Disgust is culturally learned

Almost 100 unusual foodstuffs from around the world can be admired at the Disgusting Food Museum, where visitors are invited to confront their squeamishness.
Our disgust response is often triggered by smell, texture, appearance or by knowing how a product is made. At the same time, the feeling is culturally shaped: what repels some people is an everyday food – or even a source of culinary pride – elsewhere. This is precisely where the museum comes in. It shows that food always carries identity, memory and a sense of belonging. And disgust also protects. According to Alexandra Bernsteiner, that first reflex is often the body’s warning signal. At the same time, it can change through familiarity, knowledge and context.

Germany: hearty fare with disgust potential

Germany, too, has its culinary borderline cases. One example is bread soup, a simple dish made from stale bread and stock, often refined with onions and fat. What sounds like a way of using up leftovers actually stands for a long tradition of frugal cooking.
Far more striking is mite cheese from Saxony-Anhalt. In this speciality the cheese matures with the help of cheese mites, whose droppings create the characteristic aroma. To outsiders that sounds like a culinary nightmare; in the region, it is associated with craftsmanship and tradition. Jellied meat, or Sülze, also falls into this category: pieces of meat are set in aspic or jelly, and the wobbly texture can quickly cause irritation. Saumagen from the Palatinate, meanwhile, is a hearty mix of meat, potatoes and spices cooked in a pig’s stomach. It is precisely this casing that initially puts many people off, even though the dish is firmly rooted in the region’s cuisine.

Italy: the cheese that is alive

Italy is home to Casu Marzu, perhaps Europe’s best-known disgusting dish. This Sardinian cheese is deliberately infested with fly larvae, which further ferment it. The maggots are often eaten along with the cheese. The result is a very soft, intensely smelling pecorino that many find off-putting, but which is regarded locally as a delicacy.
Sea urchins from southern Italy fit this pattern too. Especially in coastal regions they are opened fresh and scooped straight from the shell. Their raw, intensely marine flavour and unfamiliar texture make them a test right on the disgust threshold for many people. For gourmets, that is precisely where their appeal lies.

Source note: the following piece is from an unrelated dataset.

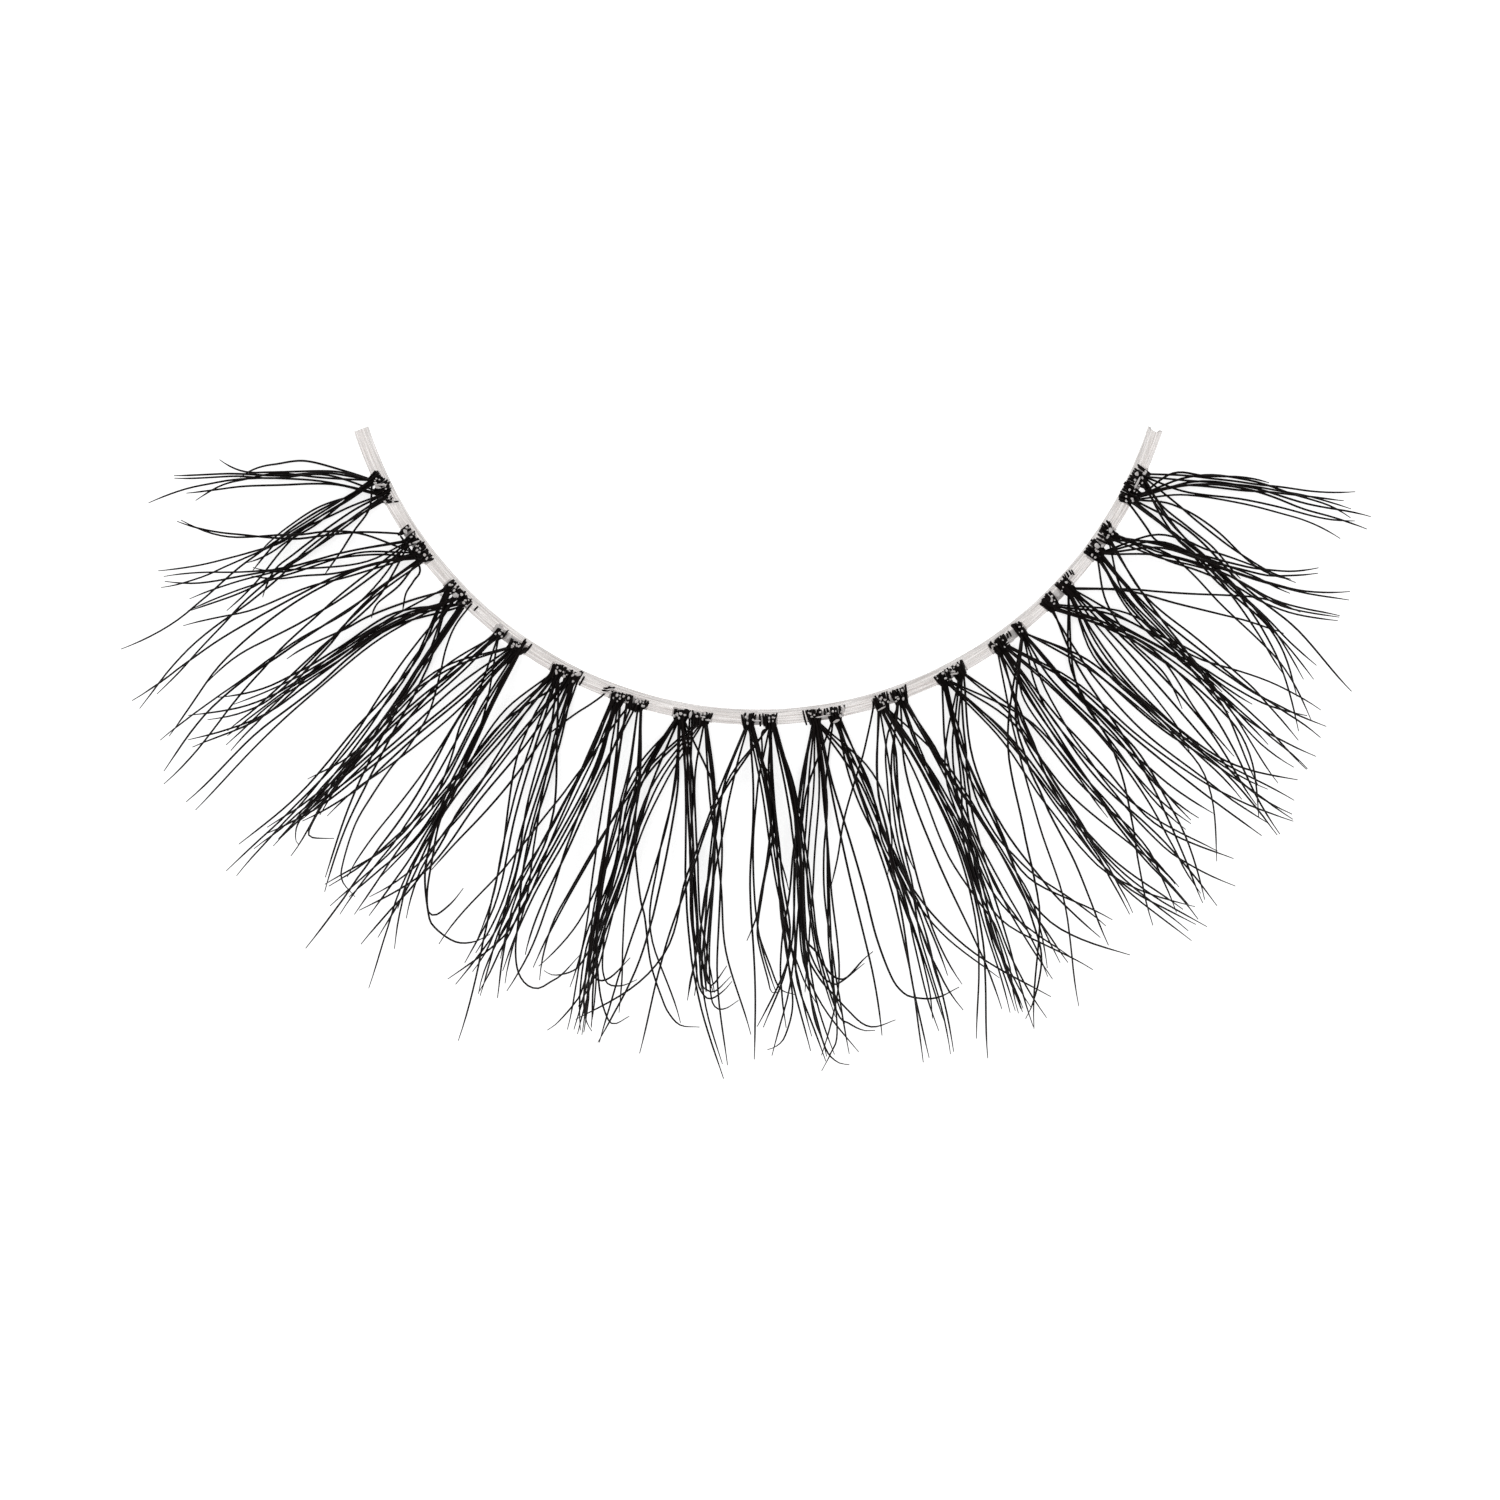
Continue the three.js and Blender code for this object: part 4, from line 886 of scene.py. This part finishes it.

Sweden: when smell is the challenge

Sweden is represented by surströmming, the notorious fermented herring. The dish is known above all for its overpowering smell, less for its taste. Even opening the tin is seen as a test of courage. In Sweden, surströmming is a traditional food; abroad it is often a full-on assault on the senses. At the Disgusting Food Museum in Berlin, a fresh tin of surströmming is opened once a month for particularly brave visitors.

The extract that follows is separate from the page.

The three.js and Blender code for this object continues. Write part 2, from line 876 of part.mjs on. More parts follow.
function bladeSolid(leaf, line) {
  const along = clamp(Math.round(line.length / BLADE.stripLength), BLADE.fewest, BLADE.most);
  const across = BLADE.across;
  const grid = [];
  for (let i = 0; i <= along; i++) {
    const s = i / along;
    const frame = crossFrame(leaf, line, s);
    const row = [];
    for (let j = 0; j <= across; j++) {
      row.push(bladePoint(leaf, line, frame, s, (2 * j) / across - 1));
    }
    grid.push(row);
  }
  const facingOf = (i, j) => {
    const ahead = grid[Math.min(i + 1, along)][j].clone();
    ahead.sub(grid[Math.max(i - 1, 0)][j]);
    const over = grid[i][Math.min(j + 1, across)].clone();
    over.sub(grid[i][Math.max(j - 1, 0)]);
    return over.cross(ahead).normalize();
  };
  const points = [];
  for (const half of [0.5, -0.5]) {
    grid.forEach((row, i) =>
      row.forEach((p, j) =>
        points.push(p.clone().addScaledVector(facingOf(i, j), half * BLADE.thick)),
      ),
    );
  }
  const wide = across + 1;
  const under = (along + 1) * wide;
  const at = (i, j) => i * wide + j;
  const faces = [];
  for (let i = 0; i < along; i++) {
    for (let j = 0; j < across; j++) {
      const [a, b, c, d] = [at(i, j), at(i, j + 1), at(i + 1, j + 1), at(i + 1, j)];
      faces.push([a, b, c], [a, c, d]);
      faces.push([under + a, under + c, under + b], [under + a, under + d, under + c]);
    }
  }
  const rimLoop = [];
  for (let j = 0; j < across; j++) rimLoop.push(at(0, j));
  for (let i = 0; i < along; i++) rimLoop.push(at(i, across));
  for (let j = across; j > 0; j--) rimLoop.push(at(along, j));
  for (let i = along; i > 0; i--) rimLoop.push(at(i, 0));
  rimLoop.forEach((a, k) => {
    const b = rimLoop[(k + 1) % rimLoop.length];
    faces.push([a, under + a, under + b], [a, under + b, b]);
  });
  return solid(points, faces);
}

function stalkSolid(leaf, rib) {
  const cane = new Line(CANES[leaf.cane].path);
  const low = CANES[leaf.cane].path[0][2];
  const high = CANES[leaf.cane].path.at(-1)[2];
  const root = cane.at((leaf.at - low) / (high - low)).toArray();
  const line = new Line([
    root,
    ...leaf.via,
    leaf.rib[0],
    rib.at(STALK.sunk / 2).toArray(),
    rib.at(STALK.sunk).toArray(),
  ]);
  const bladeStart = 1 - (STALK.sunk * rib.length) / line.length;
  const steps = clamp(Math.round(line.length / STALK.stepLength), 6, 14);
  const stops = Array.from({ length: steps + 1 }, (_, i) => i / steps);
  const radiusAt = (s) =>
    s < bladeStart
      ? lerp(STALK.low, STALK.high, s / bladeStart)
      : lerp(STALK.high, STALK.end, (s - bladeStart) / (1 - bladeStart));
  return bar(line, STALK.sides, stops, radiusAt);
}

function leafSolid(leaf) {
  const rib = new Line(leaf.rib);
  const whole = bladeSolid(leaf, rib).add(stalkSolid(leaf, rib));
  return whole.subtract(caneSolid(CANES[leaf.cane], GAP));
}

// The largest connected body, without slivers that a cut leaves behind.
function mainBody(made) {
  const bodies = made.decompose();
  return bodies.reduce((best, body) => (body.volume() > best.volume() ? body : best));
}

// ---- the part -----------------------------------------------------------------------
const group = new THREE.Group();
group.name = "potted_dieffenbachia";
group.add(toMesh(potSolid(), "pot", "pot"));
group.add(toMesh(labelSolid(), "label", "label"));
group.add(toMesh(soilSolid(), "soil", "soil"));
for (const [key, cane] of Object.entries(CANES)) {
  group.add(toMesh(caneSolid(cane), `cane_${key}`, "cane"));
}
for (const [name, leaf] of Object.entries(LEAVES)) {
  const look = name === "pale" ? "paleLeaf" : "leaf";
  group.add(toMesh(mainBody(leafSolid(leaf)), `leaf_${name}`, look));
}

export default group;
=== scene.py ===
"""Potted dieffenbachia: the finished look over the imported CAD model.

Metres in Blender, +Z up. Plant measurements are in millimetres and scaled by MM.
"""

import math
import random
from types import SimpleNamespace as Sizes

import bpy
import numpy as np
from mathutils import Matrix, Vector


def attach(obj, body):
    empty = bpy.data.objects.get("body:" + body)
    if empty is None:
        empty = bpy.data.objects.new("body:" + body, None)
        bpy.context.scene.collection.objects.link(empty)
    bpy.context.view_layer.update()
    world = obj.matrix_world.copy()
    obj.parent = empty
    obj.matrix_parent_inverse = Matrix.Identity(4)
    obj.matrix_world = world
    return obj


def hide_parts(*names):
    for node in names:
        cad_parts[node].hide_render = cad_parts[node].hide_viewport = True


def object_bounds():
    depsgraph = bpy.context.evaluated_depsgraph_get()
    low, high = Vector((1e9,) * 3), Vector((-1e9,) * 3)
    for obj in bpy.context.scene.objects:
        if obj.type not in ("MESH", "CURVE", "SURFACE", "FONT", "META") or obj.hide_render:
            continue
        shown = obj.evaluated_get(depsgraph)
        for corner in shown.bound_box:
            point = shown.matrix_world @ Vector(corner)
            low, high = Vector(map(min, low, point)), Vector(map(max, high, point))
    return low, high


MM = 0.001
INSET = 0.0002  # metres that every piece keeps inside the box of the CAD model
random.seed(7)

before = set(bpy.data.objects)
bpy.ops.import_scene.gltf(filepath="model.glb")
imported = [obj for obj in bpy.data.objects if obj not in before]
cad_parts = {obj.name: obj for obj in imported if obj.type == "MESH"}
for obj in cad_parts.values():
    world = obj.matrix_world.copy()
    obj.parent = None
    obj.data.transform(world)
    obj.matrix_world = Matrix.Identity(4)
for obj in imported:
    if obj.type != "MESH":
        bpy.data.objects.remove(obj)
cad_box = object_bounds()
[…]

France: a sausage with character

France, the land of haute cuisine, also has specialities that are not to everyone’s taste. One particularly striking example is andouillette. This coarsely textured sausage contains offal, usually pork intestines and sometimes stomach, and is famous for its pungent smell. In regions such as Troyes or Lyon it is part of classic local cooking.

Poland: blood, broth and sourness

Poland, too, has dishes that can cause bewilderment outside the country. The best-known is probably kaszanka, a groats sausage with buckwheat or barley, spices and pig’s blood. It reflects a cuisine built on filling, simple and robust ingredients. Even more unusual is czernina, a duck blood soup with a sweet-and-sour note. Żurek, the sour rye soup, can also come as a surprise to outsiders, as its tangy fermented flavour is a long way from familiar ideas of what soup should taste like.

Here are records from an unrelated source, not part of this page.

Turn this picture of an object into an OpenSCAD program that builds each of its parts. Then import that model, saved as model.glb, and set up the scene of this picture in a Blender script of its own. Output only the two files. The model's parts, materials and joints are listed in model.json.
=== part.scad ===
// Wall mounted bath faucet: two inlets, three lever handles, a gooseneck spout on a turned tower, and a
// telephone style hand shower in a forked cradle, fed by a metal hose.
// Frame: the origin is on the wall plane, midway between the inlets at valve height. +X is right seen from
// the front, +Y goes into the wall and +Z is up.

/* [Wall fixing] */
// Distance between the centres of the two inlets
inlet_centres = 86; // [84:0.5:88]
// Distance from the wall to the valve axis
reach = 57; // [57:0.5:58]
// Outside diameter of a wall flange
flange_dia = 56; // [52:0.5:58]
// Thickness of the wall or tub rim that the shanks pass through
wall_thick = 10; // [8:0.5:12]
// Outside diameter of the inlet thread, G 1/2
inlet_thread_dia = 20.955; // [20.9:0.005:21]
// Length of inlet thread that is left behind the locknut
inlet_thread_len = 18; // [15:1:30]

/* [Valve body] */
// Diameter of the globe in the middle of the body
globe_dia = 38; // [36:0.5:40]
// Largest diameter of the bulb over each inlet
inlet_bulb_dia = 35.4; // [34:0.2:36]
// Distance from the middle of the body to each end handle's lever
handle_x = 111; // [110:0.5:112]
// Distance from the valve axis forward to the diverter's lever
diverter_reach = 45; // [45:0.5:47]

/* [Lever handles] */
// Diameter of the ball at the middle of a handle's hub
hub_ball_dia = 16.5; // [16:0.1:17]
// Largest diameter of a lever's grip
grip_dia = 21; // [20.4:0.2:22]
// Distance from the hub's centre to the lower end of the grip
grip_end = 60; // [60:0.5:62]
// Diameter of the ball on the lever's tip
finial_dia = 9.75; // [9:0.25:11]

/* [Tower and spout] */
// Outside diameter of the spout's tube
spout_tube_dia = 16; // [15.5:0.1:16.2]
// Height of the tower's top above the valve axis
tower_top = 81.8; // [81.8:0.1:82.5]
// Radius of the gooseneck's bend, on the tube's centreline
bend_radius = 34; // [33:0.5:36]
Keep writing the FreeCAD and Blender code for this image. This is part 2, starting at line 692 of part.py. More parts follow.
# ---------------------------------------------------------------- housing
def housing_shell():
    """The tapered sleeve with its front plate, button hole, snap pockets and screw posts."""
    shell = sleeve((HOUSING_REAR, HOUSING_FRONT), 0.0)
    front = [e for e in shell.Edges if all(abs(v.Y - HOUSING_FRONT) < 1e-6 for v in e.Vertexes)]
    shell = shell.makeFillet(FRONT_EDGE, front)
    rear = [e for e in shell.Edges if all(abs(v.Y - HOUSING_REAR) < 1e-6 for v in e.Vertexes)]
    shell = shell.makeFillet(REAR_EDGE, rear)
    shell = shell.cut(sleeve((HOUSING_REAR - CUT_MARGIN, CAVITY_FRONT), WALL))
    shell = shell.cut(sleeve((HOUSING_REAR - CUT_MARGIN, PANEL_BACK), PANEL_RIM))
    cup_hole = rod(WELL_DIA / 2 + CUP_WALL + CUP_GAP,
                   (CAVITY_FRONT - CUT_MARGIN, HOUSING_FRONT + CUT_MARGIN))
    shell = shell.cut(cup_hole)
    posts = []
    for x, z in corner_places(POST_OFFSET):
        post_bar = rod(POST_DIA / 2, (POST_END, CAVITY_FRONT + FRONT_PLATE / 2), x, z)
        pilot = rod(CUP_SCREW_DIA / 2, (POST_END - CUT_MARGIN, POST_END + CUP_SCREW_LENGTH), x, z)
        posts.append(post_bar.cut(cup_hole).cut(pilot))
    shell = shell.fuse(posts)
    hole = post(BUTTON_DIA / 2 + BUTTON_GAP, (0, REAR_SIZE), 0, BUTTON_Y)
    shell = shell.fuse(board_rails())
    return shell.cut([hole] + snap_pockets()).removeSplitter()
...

Iceland and Asia: fermented, dried, stinking

But there are more unusual delicacies from other corners of the world. From Iceland comes hákarl, fermented and dried meat from the Greenland shark. The speciality is known above all for its sharp ammonia smell. It is normally served with Brennivín – a typical Icelandic schnapps that is supposed to help when facing this intense tasting experience. From Asia come two classic smell-based specialities: durian and stinky tofu. Durian is often dubbed the “stink fruit”, while stinky tofu lives up to its name. Both foods show that disgust often starts with smell, not taste. That first sensory impression often determines whether something is perceived as a delicacy or as an imposition.

Food as identity

The Disgusting Food Museum makes all this more than just a collection of bizarre dishes. The exhibition presents unusual foods from all over the world and wants visitors to question their own disgust threshold. Anyone who wants to can sample items at the tasting bar, including edible insects. This is where the museum’s real appeal lies: disgust is not treated as a purely negative reaction, but as the starting point for a conversation about culture, habit and consumption. Alexandra Bernsteiner says many visitors come driven by curiosity, not just scepticism. Young couples and children are particularly keen to try things. That fits with a simple insight: what seems alien to us today can, over time, become a fixed part of our diet. What one person finds inedible is, for someone else, a familiar dish steeped in tradition. Ultimately, our culinary preferences are also shaped by the resources we will have in future.